JSON records of objects
# # # # #

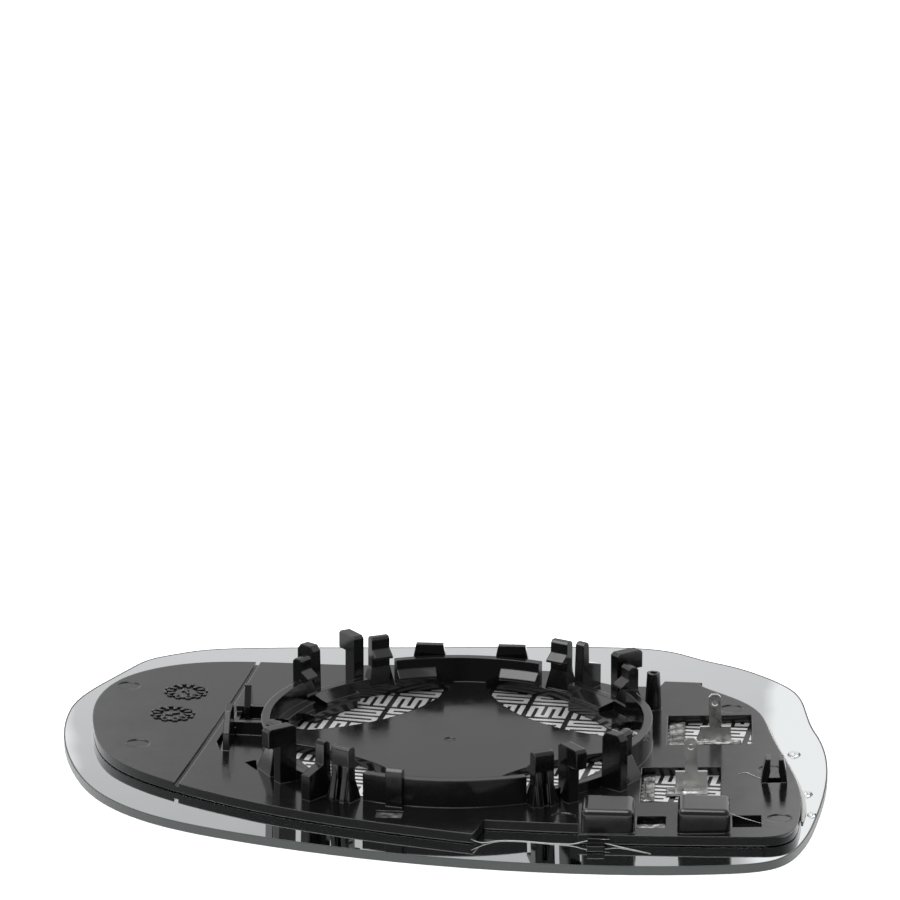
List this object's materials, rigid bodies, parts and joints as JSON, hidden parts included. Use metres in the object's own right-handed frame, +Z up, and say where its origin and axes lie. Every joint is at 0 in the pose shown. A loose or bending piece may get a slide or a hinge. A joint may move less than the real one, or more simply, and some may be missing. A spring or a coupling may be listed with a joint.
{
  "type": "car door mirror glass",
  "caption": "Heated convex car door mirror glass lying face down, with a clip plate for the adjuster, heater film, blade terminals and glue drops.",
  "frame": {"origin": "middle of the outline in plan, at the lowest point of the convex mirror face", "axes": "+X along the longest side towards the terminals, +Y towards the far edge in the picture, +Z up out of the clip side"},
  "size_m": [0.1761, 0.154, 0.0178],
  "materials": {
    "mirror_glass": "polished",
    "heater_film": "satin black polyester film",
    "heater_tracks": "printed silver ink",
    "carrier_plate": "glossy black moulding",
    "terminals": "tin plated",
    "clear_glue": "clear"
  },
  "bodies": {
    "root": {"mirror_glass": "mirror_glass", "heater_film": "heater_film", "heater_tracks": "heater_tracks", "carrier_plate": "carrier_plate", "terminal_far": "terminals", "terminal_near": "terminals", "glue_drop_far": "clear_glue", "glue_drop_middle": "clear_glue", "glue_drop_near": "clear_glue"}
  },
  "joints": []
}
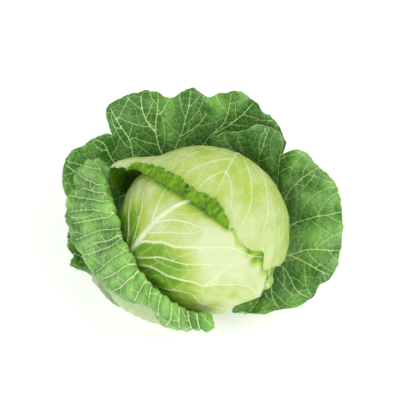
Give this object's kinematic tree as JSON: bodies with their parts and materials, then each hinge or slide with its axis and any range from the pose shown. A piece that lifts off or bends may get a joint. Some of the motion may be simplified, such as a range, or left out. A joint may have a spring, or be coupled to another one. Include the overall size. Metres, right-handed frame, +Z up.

# # # # #

Of the lines in the records, determine how many contain the word "parts", and report that number alone.

2